According to the latest data from faith-related research company The Barna Group, only 4% of Americans regularly tithe to their religious organizations or charities. It says that's a three percent drop from 2010.
But First Baptist Church of Tellico Village doesn't follow that trend.
Sunday the church celebrated paying off the note on its $2.5 million sanctuary expansion with a note burning ceremony.
After a quartet sang "Oh Happy Day," Pastor Charlie Barnard signaled for each fellowship hall table to take their copy of the promissory note and light it on fire in a baking tin.
"We wanted to be good stewards when we decided to build this sanctuary," says Barnard. "We had one million in our hand before we broke ground."
It was the culmination of a three year financial campaign. During that time the church was also able to increase their annual budget, raise $8,000 to build a basic church in Mexico, send thousands of pairs of shoes to Honduras and build a Habitat For Humanity house.
The congregation is situated in the midst of the Tellico Village retirement community in Loudon County.

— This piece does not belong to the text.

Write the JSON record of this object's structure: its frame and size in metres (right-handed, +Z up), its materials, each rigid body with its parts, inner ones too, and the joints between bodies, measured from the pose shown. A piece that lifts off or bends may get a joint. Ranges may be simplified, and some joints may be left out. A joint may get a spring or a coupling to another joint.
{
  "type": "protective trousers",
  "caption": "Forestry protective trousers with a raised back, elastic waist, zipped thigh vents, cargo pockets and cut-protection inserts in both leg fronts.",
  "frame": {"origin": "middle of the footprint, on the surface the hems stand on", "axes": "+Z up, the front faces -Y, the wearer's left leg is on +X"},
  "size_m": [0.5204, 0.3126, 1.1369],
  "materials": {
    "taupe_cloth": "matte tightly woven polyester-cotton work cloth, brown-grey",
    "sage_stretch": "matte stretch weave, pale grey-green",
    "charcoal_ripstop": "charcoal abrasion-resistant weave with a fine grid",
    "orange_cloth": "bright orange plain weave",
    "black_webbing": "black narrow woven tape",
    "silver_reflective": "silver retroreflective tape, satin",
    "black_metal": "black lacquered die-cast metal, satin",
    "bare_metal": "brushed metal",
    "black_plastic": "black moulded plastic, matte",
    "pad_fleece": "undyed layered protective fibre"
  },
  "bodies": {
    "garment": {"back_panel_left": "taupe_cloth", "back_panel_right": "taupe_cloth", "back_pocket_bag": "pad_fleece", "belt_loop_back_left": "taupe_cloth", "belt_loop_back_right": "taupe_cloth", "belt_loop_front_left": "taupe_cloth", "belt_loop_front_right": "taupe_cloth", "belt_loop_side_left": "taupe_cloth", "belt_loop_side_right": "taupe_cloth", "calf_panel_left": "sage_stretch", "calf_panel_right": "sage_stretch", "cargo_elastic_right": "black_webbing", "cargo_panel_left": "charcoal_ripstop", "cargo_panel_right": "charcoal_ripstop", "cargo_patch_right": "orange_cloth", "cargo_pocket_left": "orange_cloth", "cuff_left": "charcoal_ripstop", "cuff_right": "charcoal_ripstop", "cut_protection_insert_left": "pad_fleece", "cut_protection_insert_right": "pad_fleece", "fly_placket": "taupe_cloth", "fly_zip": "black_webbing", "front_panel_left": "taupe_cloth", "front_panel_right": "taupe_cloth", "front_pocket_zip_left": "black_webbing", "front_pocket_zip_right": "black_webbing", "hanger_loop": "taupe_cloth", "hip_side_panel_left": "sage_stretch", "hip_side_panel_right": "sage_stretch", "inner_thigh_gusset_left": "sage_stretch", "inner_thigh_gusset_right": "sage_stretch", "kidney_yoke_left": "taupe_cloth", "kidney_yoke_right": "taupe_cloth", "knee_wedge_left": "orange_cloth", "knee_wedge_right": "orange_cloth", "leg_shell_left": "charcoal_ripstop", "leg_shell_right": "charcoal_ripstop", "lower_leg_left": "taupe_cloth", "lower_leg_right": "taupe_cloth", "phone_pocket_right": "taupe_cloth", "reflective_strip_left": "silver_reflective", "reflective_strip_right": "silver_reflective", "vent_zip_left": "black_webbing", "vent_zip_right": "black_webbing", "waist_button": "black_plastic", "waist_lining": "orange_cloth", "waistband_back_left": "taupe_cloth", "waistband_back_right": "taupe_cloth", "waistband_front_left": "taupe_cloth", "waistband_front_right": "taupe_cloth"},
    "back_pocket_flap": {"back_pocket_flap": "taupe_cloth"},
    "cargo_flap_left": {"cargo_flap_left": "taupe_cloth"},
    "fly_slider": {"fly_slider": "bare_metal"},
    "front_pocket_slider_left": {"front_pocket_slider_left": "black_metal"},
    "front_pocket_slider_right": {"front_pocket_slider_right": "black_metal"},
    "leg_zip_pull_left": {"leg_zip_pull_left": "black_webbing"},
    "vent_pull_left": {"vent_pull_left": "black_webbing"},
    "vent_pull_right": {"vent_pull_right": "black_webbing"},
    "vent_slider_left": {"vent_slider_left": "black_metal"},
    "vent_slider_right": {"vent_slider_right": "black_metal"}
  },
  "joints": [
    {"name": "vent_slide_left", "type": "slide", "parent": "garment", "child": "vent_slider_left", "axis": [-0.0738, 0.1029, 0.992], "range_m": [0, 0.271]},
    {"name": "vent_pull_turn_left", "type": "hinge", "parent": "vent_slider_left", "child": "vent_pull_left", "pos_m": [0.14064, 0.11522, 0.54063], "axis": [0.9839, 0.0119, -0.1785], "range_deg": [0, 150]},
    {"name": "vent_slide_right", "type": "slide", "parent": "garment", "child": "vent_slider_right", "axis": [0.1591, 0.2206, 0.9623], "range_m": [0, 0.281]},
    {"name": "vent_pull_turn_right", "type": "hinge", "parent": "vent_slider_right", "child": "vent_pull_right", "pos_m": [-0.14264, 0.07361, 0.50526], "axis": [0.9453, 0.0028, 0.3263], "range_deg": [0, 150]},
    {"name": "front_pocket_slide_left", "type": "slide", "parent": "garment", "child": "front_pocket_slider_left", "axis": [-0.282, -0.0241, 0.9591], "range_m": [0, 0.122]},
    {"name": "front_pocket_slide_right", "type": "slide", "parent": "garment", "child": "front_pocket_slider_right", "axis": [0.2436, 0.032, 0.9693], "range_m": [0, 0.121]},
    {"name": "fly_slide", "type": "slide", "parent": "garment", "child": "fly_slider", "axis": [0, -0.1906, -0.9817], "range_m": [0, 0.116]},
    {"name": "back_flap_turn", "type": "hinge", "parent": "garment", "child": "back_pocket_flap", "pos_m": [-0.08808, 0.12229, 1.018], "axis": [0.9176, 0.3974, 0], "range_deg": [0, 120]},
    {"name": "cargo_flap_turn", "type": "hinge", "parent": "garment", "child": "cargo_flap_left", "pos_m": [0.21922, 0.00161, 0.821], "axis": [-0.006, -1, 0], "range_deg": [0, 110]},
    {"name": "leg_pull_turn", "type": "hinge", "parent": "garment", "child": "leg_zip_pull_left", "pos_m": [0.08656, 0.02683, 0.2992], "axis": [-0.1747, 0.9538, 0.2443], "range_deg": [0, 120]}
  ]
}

The congregation's average age is 63-years-old.
"We're kind of unique in that some consider us a 'retired church,'" says Barnard. "But we're anything but retired."

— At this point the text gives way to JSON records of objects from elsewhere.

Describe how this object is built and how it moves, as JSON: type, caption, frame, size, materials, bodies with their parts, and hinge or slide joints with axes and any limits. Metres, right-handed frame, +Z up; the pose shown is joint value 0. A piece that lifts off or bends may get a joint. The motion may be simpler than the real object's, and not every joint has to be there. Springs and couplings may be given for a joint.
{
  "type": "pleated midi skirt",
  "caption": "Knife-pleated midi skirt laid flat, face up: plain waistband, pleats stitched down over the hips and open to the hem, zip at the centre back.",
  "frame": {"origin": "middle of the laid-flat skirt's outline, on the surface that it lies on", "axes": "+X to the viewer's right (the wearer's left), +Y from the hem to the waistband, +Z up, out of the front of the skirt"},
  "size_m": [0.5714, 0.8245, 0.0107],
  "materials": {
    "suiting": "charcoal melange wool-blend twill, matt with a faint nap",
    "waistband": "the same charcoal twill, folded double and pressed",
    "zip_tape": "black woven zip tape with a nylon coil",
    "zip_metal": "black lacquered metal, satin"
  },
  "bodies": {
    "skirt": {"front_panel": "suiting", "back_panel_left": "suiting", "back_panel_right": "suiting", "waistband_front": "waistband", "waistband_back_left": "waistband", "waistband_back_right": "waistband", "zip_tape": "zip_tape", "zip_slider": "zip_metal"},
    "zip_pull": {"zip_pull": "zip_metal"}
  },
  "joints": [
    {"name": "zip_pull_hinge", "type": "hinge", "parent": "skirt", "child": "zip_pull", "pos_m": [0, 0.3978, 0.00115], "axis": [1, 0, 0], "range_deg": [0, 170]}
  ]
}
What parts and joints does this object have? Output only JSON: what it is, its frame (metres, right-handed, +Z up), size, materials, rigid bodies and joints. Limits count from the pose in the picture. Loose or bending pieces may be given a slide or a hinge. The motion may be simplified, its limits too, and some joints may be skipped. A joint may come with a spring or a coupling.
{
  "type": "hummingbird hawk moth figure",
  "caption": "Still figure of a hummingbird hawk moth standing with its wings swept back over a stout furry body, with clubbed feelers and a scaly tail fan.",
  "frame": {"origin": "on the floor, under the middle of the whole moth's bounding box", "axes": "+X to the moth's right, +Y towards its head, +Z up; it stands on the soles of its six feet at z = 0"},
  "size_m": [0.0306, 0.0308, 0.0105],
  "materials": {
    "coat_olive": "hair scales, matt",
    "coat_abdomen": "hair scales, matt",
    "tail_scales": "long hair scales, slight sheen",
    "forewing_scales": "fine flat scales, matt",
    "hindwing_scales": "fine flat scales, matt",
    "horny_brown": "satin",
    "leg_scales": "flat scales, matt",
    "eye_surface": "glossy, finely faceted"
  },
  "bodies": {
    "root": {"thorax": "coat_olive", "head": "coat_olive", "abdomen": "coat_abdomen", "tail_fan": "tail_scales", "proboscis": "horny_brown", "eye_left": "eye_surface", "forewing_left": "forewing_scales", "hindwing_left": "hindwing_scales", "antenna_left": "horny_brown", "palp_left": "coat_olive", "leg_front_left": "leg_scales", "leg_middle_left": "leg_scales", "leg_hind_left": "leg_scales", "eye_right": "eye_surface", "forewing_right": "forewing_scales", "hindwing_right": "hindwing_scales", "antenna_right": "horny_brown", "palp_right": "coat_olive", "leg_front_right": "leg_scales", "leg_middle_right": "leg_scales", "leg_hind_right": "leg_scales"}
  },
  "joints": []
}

He says building a church in a retirement community means filling the pews with full-time Christians.
"We may not be as young and have the energy we used to have, but we've got other resources," says Barnard.
The congregation is considered small by the standards of some area Baptist churches - just 200 members.
But founding members Kaye and Larry Cate say it wasn't just a few deep pockets that made the campaign possible.
"It sounds like a big challenge, but it's always been there when we've asked for it," says Larry Cate.
Cate says since the church began about 15 years ago, there are many congregants who never got to see their vision come to life.
"I'm saying this to represent a lot of people who are no long with us," says Cate. "They wanted this so badly and those of us that are still here and still
working, our main goal is to make sure that we represent them, and keep
what they gave so much for, moving forward."